Do people even use those MAX cars? Seems like somebody is always asserting that empty trains abound.

But in a recent advertisement, TriMet pulled out an interesting statistic: "MAX carries 30 percent of evening rush hour commuters traveling from Downtown on the Sunset and Banfield freeways."

Right above that statement is a photograph of bumper-to-bumper freeway traffic and a MAX train cruising down the rails along side it.

The fact along with the picture begs the question, so we asked it: How could that train possibly be carrying 30 percent of all that freeway traffic?

We sent an email to TriMet spokeswoman Mary Fetsch to see how the agency came up with this fact and she sent us one right back with the documents we needed -- and more. (If only everybody were so helpful when we came calling.)

Here’s how TriMet figured it out:

They picked two points for gauging the traffic (both car and MAX) leaving downtown Portland on either of the freeways they mentioned. For the Banfield they used Lloyd Center and for the Sunset they used Goose Hollow. Both of those points are MAX stations as well as traffic-counting stations.

For the MAX piece of all of this, they simply looked at what the average ridership was for a weekday between the hours of 4:30 and 5:30 p.m. (About 2,200 riders went eastbound and 1,600 went westbound.)

Counting the folks traveling by car proved to be a little trickier, but not by much.
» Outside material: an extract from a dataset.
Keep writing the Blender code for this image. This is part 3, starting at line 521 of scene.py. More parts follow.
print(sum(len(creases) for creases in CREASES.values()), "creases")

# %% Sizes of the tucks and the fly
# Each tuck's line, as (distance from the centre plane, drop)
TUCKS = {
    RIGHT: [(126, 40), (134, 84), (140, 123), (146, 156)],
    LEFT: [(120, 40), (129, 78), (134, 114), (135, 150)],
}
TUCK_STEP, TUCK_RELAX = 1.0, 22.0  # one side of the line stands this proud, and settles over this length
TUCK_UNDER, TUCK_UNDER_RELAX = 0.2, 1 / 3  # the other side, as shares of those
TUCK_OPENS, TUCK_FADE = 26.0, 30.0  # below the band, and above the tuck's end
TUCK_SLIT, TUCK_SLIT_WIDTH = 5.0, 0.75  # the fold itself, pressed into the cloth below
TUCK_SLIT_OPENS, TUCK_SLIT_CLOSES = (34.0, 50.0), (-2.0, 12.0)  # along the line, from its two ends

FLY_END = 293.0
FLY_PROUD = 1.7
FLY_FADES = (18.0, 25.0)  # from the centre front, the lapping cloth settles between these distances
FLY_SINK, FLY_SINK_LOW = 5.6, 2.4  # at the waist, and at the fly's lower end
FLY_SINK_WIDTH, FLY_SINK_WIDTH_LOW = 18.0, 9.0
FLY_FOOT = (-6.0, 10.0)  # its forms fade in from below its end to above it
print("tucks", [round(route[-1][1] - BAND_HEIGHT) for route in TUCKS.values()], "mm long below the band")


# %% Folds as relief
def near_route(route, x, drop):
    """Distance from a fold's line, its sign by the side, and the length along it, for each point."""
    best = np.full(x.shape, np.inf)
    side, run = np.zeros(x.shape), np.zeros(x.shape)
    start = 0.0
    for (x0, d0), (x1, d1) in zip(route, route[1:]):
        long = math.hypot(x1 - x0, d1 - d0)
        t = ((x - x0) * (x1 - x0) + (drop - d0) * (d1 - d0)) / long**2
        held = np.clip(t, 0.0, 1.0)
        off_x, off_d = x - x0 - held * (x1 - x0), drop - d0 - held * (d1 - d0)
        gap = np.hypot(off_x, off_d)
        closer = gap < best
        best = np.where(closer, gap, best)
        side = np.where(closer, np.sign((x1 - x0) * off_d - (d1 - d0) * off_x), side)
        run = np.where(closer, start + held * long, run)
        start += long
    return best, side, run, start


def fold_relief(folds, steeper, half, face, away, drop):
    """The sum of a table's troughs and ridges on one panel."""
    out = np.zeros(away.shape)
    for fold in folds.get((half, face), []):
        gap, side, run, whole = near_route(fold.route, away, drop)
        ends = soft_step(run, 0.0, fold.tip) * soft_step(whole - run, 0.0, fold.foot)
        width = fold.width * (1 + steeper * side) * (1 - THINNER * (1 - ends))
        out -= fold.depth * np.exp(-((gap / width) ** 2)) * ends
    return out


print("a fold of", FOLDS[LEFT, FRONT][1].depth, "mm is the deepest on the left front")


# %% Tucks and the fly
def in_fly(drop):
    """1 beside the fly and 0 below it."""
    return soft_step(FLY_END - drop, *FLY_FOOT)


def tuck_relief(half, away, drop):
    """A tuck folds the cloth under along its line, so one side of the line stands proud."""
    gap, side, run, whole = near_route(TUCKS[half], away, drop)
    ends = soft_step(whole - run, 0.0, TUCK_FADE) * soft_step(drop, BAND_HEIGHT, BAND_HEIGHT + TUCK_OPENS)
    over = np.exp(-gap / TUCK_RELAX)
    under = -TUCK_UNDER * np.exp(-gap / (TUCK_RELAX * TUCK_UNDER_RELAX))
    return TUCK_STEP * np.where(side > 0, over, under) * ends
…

The Oregon Department of Transportation counts the number of vehicles passing by certain counting stations through loop detectors embedded in the roadway. The data is archived in a system housed by Portland State University, so TriMet could easily figure out the average number of cars running in each direction.

Now, a car is not the same as a person, so you can’t do a one-to-one comparison with these two sets of data. But TriMet realized that. To get the average number of riders per car, TriMet turned to the Federal Highway Administration’s "Summary of Travel Trends: 2009 National Household Travel Survey" (the most recent available).
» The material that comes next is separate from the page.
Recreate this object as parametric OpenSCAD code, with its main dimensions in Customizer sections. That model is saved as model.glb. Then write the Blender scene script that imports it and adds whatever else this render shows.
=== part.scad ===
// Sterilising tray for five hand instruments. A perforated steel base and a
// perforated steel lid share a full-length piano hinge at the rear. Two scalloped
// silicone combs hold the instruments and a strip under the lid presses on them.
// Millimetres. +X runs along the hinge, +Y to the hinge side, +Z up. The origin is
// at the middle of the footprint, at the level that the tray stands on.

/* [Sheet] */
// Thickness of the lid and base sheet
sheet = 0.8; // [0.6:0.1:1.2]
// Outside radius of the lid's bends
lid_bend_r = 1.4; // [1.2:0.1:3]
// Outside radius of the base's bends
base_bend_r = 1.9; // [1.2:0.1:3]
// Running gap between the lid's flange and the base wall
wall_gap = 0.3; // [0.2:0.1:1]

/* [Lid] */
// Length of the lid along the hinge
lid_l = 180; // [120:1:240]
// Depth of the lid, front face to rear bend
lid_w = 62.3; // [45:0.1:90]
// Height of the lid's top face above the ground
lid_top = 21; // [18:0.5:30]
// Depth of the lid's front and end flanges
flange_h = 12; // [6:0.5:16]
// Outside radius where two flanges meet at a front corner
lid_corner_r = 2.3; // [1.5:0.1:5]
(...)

According to that survey, the average number of commuters in a vehicle is about 1.13. They took that number and multiplied it against the number of cars counted by the transportation department. What they found was that about 4,600 commuters traveled eastbound by car and about 4,400 traveled westbound by car.

If you compare those figures with the MAX commuting figure, you find that TriMet is right on the money: About 30 percent of evening commuters along the Banfield and Sunset highways use the MAX. (In case you’re curious, the number is slightly smaller for the morning commute, but not by much.)
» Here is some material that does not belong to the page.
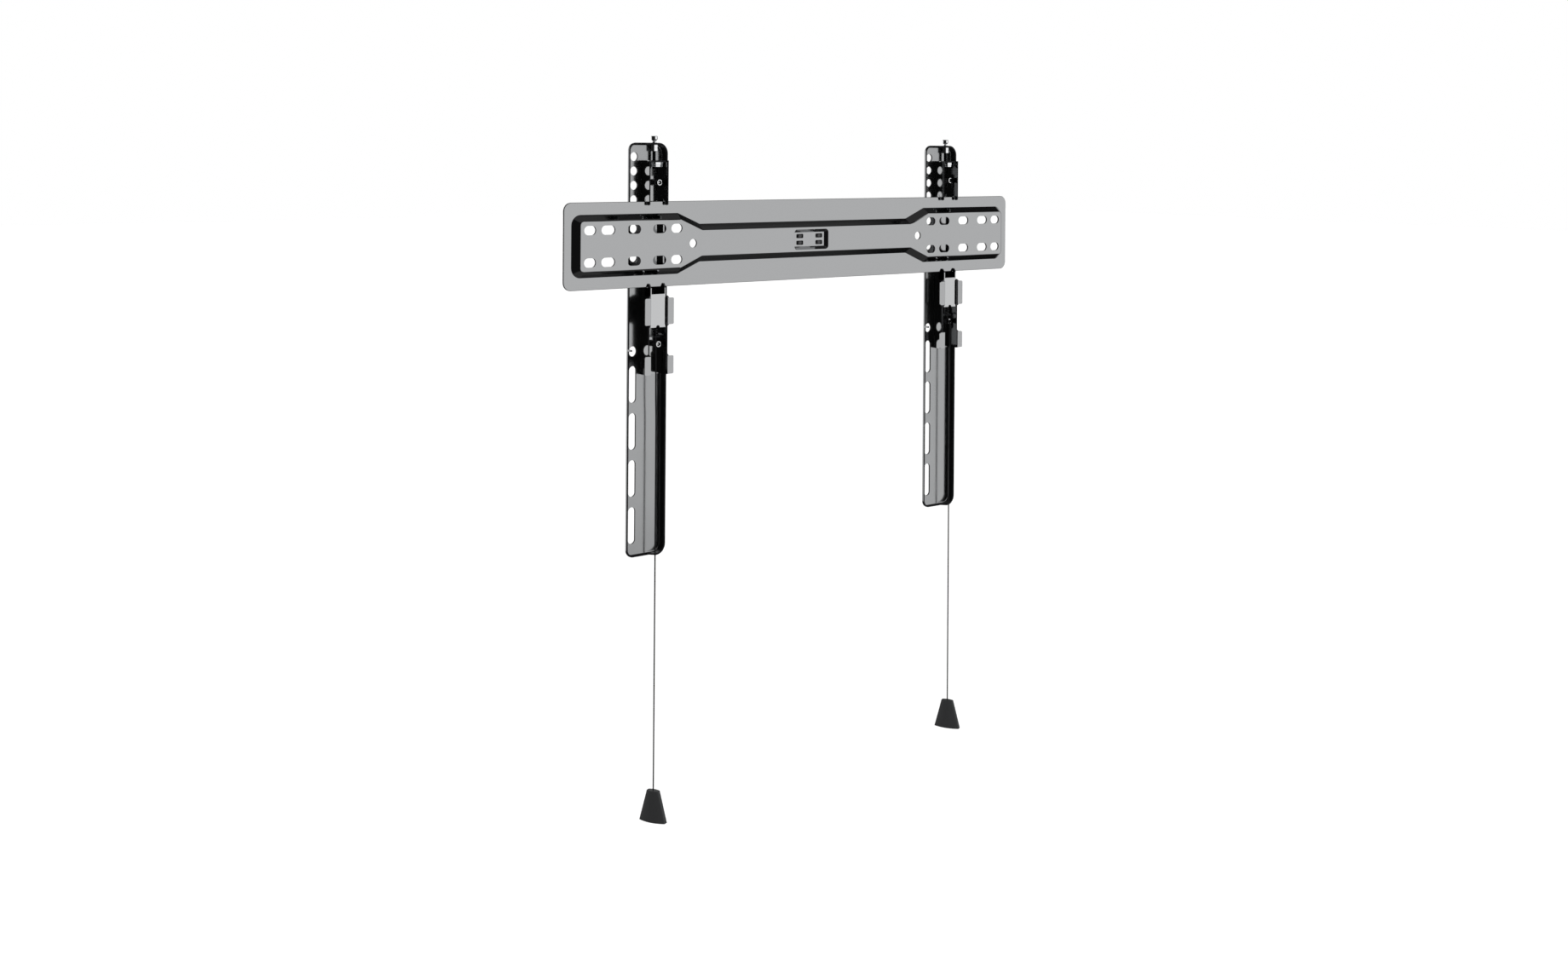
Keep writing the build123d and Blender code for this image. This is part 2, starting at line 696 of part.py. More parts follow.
    # Latch spring: pushes the latch up from the carrier's shelf
    spring_foot = shelf_top + spring_seat_gap + spring_wire / 2
    spring_head = tab_foot - spring_seat_gap - spring_wire / 2
    spring_rise = spring_head - spring_foot
    with BuildPart() as latch_spring:
        with BuildLine() as coil:
            Helix(
                spring_rise / spring_turns,
                spring_rise,
                (spring_diameter - spring_wire) / 2,
                center=(middle_x, -cord_depth, spring_foot),
            )
        with BuildSketch(Plane(coil.line @ 0, z_dir=coil.line % 0)):
            Circle(spring_wire / 2)
        sweep(is_frenet=True)
    latch_spring.part.label = f"{side}_latch_spring"
    export_step(latch_spring.part, f"parts/{side}_latch_spring.step")

    # Cord ferrule: crimped on the cord's end above the latch's tab
    with BuildPart() as cord_ferrule:
        with BuildSketch(Plane.XY.offset(latch_tab_top)):
            with Locations((middle_x, -cord_depth)):
                Circle(ferrule_diameter / 2)
        extrude(amount=ferrule_height)
        chamfer(cord_ferrule.edges().sort_by(Axis.Z)[-1], length=ferrule_chamfer)
    cord_ferrule.part.label = f"{side}_cord_ferrule"
    export_step(cord_ferrule.part, f"parts/{side}_cord_ferrule.step")

    # Pull cord: hangs from the ferrule, pulled almost straight by its grip
    route = [Vector(middle_x + across, out, up) for across, out, up in cord_route]
    radii = []
    for before, corner, after in zip(route, route[1:], route[2:]):
        half_turn = (corner - before).get_angle(after - corner) / 2
        shorter = min((corner - before).length, (after - corner).length)
        radii.append(0.45 * shorter / tan(radians(half_turn)))
    with BuildPart() as pull_cord:
        with BuildLine() as path:
            FilletPolyline(*route, radius=radii)
        with BuildSketch(Plane(path.line @ 0, z_dir=path.line % 0)):
            Circle(cord_diameter / 2)
        sweep()
    pull_cord.part.label = f"{side}_pull_cord"
    export_step(pull_cord.part, f"parts/{side}_pull_cord.step")
    cord_length = path.wires()[0].length
    cord_section = pi * (cord_diameter / 2) ** 2
    print(side, "cord length", round(cord_length, 1), "bend radii", [round(r) for r in radii])
    print(side, "cord volume ratio", round(pull_cord.part.volume / (cord_section * cord_length), 4))

    # Pull grip: a flattened tab, wider and thicker towards its foot
    cord_end = route[-1]
    grip_top_z = cord_end.Z + grip_bore_depth
    grip_foot_z = grip_top_z - grip_height
    broad_way = Vector(cos(radians(90 + grip_turn)), sin(radians(90 + grip_turn)), 0)
    with BuildPart() as pull_grip:
        for up, width, depth in (
            (grip_foot_z, grip_bottom_width, grip_bottom_depth),
            (grip_top_z, grip_top_width, grip_top_depth),
        ):
            section = Plane(origin=(cord_end.X, cord_end.Y, up), x_dir=broad_way, z_dir=(0, 0, 1))
            with BuildSketch(section):
                SlotOverall(width, depth)
        loft(ruled=True)
        fillet(pull_grip.faces().filter_by(Axis.Z).edges(), radius=grip_edge_radius)
        with BuildSketch(Plane(cord_end, z_dir=route[-2] - cord_end)):
            Circle(cord_diameter / 2)
        extrude(amount=grip_bore_depth + 1, mode=Mode.SUBTRACT)
    pull_grip.part.label = f"{side}_pull_grip"
    export_step(pull_grip.part, f"parts/{side}_pull_grip.step")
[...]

Now, we did have one other nagging question: Was that 1.13 passengers per car figure that TriMet used fair in the context of Portland? After all, Portlanders commute by bike more often than the national average, maybe the same was true for carpooling.

We can’t be sure based on the study TriMet used, because it doesn’t offer city-specific figures. But we’re in luck because the Census gives us some indication. According to the most recent Census data from the American Community Survey, about 9.2 percent of Portlanders carpool. That puts us about in line with the national average of 9.7 percent.

None of this tells us whether 1.13 is exactly right, but we do feel that given the parity in the Census, it’s fair for TriMet to assume something close to parity here, too.

In an advertisement, TriMet said the "MAX carries 30 percent of evening rush hour commuters traveling from Downtown on the Sunset and Banfield freeways." They were able to back up this claim with reliable data.

We rate this statement True.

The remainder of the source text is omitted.